Swinging to the rhythm of the New World Order,
Counting bodies like sheep to the rhythm of the war drums
#5
you could do scales or arpeggios, whatever you want. its best though to play chord tones (C Major: C E G) and transition them into the next chords chord tones. For example, if you were playing E of the C major chord, and the next chord is G Major (G B D), you could go down to B, or up to D, your choice. Or if you wanted to jump around a little more, you could go up to G. Thats a very affective way of creating bass lines. Then once you get those down, you could throw in some leading tones, or walking up to the next note by playing the scale.
#6
Just do whatever the hell you feel like. There are no exact set rules for what to play. But yes, if you want something consonant for the chord-progression and bass, follow Punk Poser's advice.

As for switching off scales to fit the chord progression, that's little drastic if your writing a score. Let's say you have the lead riff C Ionian scale (or actually, the whole song), just notate the accidental notes instead changing scale. But idk the whole context of what your doing, so all this is probably just pointless dribble.
#7
Quote by mattj2192
I'm really new to music theory and I really want to learn a lot about it. But my biggest issue, that none of the lessons on this site (or any site) really addresses is, what the hell do i do with the scales and chords, when put together. So my question is, when I create a Chord Progression say, Cmaj-->Fm7-->Dm-->G7 (just picking random chords), would my bassline and/or riff follow the scale modes that fit those chords. So for example, would the riff go from Ionian to Dorian to Aeolian to Mixolydian? Or would it stay based in one scale. And if I'm totally wrong please point me in the right direction. Thanks a lot!

Well, if you're new to music theory don't dive into modes just yet.

That's not a modal progression, so just go based on chord tones.
#9
Quote by mattj2192
well im not that new i know everything up to modes and then i get lost.

It's still not a modal progression, so don't treat it as such.
#10
Quote by Punk Poser
If you have a chord progression, you could just try and follow the chord progression with your bass line. By that I mean just doing something as playing the root and fifth of the chord or playing full arpeggios of the chords as your bass line.

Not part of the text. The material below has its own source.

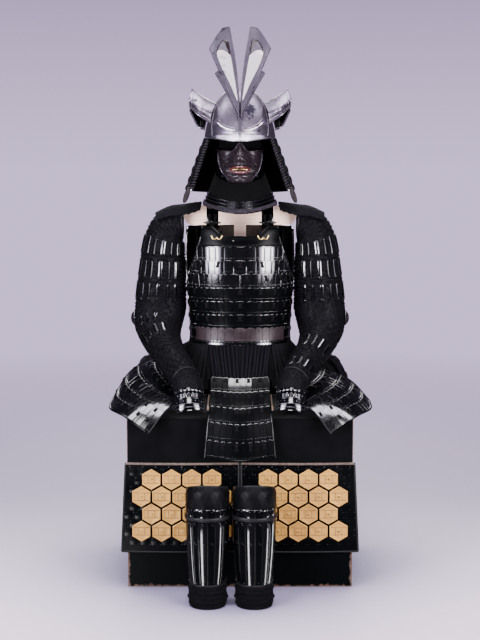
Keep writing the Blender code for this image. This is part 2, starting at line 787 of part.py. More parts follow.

Going from the root to the fifth with notes leading up to the fifth works pretty well.
#11
Quote by mattj2192
I'm really new to music theory and I really want to learn a lot about it. But my biggest issue, that none of the lessons on this site (or any site) really addresses is, what the hell do i do with the scales and chords, when put together. So my question is, when I create a Chord Progression say, Cmaj-->Fm7-->Dm-->G7 (just picking random chords), would my bassline and/or riff follow the scale modes that fit those chords. So for example, would the riff go from Ionian to Dorian to Aeolian to Mixolydian? Or would it stay based in one scale. And if I'm totally wrong please point me in the right direction. Thanks a lot!


ok, one way to compose the bassline would be using arpeggios(or playing a chord note by note instead of simultaneously) and approach tones. so for example, if your chord progression was G-C-E-D, (i made this up previously) your bassline would go like this G-B-D-B-C-E-G- then then an aproach tone for E. this is a technique used to get a walking bassline.
as for the relation of chords to scales or vice versa. certain chords go well with certain scales. for example, if the chord is major, then you would make a bassline from the Ionian scale (the major scale). if the chord is diminished, then you would make the bassline from the locrian scale. if you google the relation between chords and scales you'll hopefully find a chart. good luck
#12
sorry if some of that doesnt make sense to you, i was typing that in school and then all of a sudden one of the teachers made everyone get off the computers...
#13
Quote by Urban1ninja
if the chord is diminished, then you would make the bassline from the locrian scale. if you google the relation between chords and scales you'll hopefully find a chart. good luck

No, the Locrian mode is characterized by a half-diminished seventh chord (m7b5). The Locrian scale and diminished scales are not the same thing.